A good question to ask - can we initiate a stack walk when stopped on a call-return site in a partially interruptible code?
The current answer is "almost". We already store the info about nonvolatile registers and stack locations for these sites, so in theory we have enough information to start stackwalk. Almost enough.
The only piece that is missing is the content of return registers. Unlike the case of walking through virtually unwound callers, when return registers are not live yet, in the case of actual return, they contain return values, and if those are object refs, they must be reported to GC. Once GC info could tell if return registers are live after a call and interesting to GC, the call-return sites become interruptible.
== What is gained:
#2
is actually more interesting. There are known cases that present a challenge to suspension. One of them is a "short call in a loop". This happens when we have a relatively tight loop that perform call(s) to short methods. At compile time we only know that there are calls, thus we do not put GC polls in the loop. As a result we end up with a loop that can be suspended only when we manage to catch the thread at a few instructions in the calee.Superscalar multiple-issue CPUs can process multiple instructions at a time, which makes this situation worse as that effectively reduces the number of possible hijackable points in the calee. We may see the IP of a stopped thread at the call-return site way more often than inside the calee's body.

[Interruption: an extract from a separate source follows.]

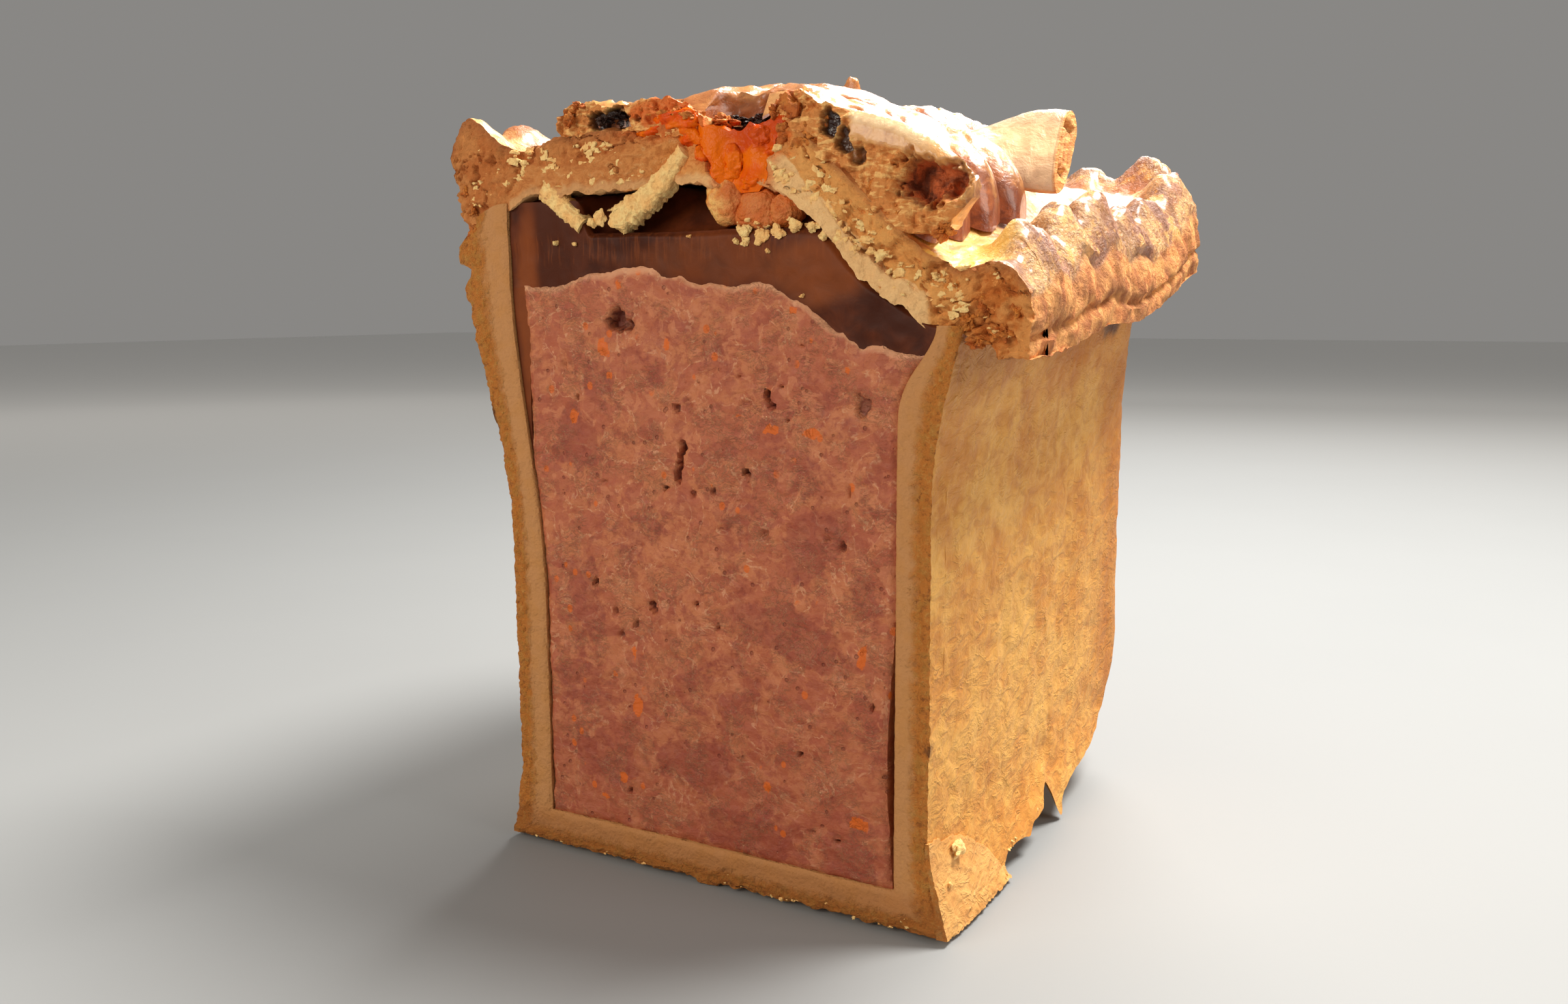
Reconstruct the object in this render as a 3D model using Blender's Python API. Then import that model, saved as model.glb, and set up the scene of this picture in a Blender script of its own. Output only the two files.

== Posible further improvements:
Once we have this, hijacking could be simplified as well.
Currently, while installing a hijack, we need to consult the GC info about the GC-refness of contained method's returns and stash that information in a transition frame, so that, if hijack is hit, the stack crawler could know if/how report the return registers.
All this special casing would be unnecessary as we could put synchronous interrupts (hijacked case) and asynchronous interrupted case (signals or OS suspension) on the same plan with respect to GC reporting. - just ask the decoder to report volatile registers for the leaf frame, of which only returns would be live at return site - same as what happens in asynchronous case. The difference would be only in how interruption happened and how registerset display was formed (i.e pushed by hijack probe or by the OS).
A sizable chunk of architecture and platform-specific c++/asm code that deals with return flags could be gone. Like a good part of this file:
runtime/src/coreclr/nativeaot/Runtime/ICodeManager.h
Lines 25 to 38 in 9a3cacd
Also we may be able to drop the return kind bits in the GC info entirely, I think there are no other uses.